[WRITTEN PROBLEM] Extract, word for word, every line from the one containing "clear_scene()" through the one containing "for node in", with both end lines kept.

[DATA FOR THIS EXERCISE]

+-------+

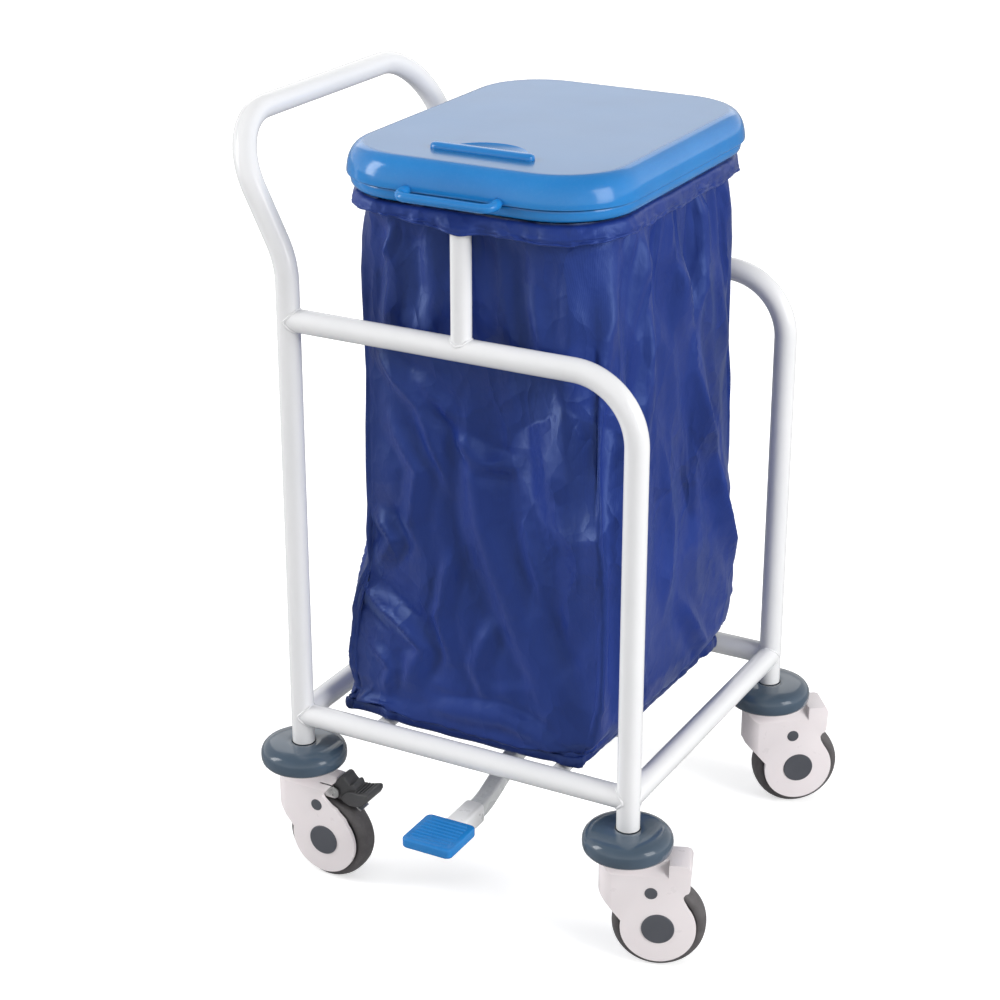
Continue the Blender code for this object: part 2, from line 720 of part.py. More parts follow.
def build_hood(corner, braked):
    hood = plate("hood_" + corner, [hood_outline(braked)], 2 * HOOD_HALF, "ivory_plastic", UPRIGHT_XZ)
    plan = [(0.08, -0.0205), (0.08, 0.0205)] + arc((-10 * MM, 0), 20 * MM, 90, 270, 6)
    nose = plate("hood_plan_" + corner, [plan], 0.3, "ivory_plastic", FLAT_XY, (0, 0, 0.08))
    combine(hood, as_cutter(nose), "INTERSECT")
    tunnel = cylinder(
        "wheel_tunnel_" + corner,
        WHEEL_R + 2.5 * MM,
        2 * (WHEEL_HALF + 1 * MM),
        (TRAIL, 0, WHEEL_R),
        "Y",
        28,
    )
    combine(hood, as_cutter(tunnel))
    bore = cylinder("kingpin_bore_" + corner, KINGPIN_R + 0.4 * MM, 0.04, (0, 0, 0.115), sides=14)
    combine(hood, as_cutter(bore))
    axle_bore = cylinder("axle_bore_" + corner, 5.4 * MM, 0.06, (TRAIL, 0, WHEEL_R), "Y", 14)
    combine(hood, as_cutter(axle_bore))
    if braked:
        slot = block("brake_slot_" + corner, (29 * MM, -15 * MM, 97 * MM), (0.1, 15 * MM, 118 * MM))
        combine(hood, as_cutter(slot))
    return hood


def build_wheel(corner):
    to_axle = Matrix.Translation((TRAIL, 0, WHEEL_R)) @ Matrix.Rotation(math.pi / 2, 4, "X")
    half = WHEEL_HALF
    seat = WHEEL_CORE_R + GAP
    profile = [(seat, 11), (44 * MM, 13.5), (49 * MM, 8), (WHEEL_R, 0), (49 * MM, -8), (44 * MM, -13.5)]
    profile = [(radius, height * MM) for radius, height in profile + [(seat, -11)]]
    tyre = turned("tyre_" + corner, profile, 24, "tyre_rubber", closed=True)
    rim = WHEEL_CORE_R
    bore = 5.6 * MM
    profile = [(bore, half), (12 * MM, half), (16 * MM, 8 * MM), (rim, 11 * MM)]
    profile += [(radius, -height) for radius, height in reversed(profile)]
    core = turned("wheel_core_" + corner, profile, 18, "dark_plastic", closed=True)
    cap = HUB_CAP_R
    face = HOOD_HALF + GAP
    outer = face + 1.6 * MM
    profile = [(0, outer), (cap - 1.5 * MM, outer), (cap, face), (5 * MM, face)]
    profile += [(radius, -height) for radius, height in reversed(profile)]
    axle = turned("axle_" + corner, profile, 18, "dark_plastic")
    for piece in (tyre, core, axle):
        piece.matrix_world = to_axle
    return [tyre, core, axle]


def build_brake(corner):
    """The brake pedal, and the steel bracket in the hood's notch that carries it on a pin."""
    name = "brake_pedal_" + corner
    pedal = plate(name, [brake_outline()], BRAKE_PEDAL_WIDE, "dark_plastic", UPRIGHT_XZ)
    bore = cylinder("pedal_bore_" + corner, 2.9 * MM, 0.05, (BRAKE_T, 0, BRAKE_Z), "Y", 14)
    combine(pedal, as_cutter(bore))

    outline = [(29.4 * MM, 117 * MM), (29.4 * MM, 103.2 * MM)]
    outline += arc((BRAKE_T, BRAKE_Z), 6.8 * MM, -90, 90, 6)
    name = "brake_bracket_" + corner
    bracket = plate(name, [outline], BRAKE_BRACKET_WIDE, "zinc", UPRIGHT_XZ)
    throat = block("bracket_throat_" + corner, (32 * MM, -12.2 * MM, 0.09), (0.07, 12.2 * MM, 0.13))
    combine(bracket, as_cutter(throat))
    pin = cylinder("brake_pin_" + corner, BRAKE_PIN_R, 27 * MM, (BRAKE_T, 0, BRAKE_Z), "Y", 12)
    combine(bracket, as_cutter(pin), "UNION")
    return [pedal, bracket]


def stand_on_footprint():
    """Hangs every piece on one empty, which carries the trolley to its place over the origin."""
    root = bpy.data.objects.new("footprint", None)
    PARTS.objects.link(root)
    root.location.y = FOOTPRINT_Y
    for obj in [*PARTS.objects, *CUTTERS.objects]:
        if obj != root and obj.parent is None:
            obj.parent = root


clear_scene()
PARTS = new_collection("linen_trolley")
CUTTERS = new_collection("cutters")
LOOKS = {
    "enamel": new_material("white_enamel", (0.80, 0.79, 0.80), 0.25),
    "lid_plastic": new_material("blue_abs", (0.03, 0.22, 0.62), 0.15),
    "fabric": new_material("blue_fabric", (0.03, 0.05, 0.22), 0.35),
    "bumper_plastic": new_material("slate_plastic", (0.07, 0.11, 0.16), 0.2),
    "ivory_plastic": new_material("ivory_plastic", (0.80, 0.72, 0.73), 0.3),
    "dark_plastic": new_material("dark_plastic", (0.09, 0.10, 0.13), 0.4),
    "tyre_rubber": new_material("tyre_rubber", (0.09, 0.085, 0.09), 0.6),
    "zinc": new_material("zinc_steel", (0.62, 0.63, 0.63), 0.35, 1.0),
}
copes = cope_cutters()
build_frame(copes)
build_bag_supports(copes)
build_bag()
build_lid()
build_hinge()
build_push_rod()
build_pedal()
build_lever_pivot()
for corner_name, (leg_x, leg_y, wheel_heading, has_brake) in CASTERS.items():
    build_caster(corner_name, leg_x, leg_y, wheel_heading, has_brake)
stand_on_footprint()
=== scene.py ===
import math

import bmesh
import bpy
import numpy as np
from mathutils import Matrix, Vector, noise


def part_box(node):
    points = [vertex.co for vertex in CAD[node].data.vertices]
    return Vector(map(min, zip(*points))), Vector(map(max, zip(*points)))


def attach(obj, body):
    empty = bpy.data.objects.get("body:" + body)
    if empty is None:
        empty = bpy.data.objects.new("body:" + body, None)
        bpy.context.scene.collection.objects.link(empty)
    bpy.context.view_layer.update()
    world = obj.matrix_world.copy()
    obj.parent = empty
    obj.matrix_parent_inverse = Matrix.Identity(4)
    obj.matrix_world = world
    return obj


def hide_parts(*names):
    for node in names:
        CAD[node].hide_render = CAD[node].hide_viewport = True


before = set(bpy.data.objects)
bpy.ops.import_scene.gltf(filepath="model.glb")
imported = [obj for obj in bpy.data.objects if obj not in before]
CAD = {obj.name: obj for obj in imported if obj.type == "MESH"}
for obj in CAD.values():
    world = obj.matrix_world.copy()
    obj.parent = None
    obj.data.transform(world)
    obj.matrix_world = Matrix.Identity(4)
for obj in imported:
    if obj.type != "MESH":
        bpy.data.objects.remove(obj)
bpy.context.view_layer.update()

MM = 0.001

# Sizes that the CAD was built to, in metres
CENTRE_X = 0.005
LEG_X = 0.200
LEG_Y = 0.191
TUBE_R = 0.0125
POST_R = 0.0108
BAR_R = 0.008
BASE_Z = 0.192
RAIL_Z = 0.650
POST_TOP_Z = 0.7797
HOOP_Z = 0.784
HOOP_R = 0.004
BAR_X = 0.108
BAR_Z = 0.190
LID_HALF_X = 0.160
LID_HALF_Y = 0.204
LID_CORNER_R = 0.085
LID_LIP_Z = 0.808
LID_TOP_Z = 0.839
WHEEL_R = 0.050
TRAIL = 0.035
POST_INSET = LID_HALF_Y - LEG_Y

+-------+

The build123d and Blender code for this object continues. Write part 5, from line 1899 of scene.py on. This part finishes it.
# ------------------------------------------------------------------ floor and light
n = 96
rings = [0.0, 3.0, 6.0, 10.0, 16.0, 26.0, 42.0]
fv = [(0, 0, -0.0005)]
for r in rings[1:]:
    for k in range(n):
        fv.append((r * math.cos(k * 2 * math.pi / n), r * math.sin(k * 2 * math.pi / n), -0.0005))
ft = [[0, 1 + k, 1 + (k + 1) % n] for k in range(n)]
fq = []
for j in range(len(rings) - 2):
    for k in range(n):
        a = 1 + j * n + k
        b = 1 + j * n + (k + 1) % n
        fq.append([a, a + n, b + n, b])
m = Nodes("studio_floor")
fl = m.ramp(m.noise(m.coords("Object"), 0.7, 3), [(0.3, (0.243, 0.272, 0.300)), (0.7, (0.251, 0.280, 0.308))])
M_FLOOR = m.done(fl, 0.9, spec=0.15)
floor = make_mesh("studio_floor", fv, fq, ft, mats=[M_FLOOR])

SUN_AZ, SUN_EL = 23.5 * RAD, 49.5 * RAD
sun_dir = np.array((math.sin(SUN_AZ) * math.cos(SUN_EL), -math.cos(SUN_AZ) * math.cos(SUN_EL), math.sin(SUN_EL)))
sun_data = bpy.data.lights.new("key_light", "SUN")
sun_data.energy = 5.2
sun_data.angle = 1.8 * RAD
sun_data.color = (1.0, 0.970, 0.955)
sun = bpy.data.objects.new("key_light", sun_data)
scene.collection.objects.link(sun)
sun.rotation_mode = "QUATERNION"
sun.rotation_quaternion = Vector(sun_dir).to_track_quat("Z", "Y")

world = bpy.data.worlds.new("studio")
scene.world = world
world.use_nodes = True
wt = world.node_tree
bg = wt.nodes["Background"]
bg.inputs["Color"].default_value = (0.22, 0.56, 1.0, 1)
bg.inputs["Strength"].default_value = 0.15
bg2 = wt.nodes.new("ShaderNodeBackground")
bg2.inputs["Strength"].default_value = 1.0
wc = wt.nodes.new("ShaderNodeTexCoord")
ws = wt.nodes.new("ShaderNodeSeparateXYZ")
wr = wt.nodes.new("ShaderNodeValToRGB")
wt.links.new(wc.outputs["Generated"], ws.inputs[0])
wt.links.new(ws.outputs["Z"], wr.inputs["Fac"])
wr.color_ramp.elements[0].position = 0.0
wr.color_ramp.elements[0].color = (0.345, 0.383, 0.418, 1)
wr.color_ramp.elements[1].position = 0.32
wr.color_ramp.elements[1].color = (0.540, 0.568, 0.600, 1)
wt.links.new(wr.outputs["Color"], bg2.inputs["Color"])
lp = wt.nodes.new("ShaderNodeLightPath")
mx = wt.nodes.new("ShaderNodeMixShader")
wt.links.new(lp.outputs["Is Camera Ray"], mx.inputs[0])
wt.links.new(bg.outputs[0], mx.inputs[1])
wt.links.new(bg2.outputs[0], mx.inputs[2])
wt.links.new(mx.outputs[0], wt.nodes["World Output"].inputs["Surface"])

+-------+

[ANSWER BELOW]
clear_scene()
PARTS = new_collection("linen_trolley")
CUTTERS = new_collection("cutters")
LOOKS = {
    "enamel": new_material("white_enamel", (0.80, 0.79, 0.80), 0.25),
    "lid_plastic": new_material("blue_abs", (0.03, 0.22, 0.62), 0.15),
    "fabric": new_material("blue_fabric", (0.03, 0.05, 0.22), 0.35),
    "bumper_plastic": new_material("slate_plastic", (0.07, 0.11, 0.16), 0.2),
    "ivory_plastic": new_material("ivory_plastic", (0.80, 0.72, 0.73), 0.3),
    "dark_plastic": new_material("dark_plastic", (0.09, 0.10, 0.13), 0.4),
    "tyre_rubber": new_material("tyre_rubber", (0.09, 0.085, 0.09), 0.6),
    "zinc": new_material("zinc_steel", (0.62, 0.63, 0.63), 0.35, 1.0),
}
copes = cope_cutters()
build_frame(copes)
build_bag_supports(copes)
build_bag()
build_lid()
build_hinge()
build_push_rod()
build_pedal()
build_lever_pivot()
for corner_name, (leg_x, leg_y, wheel_heading, has_brake) in CASTERS.items():
    build_caster(corner_name, leg_x, leg_y, wheel_heading, has_brake)
stand_on_footprint()
=== scene.py ===
import math

import bmesh
import bpy
import numpy as np
from mathutils import Matrix, Vector, noise


def part_box(node):
    points = [vertex.co for vertex in CAD[node].data.vertices]
    return Vector(map(min, zip(*points))), Vector(map(max, zip(*points)))


def attach(obj, body):
    empty = bpy.data.objects.get("body:" + body)
    if empty is None:
        empty = bpy.data.objects.new("body:" + body, None)
        bpy.context.scene.collection.objects.link(empty)
    bpy.context.view_layer.update()
    world = obj.matrix_world.copy()
    obj.parent = empty
    obj.matrix_parent_inverse = Matrix.Identity(4)
    obj.matrix_world = world
    return obj


def hide_parts(*names):
    for node in names:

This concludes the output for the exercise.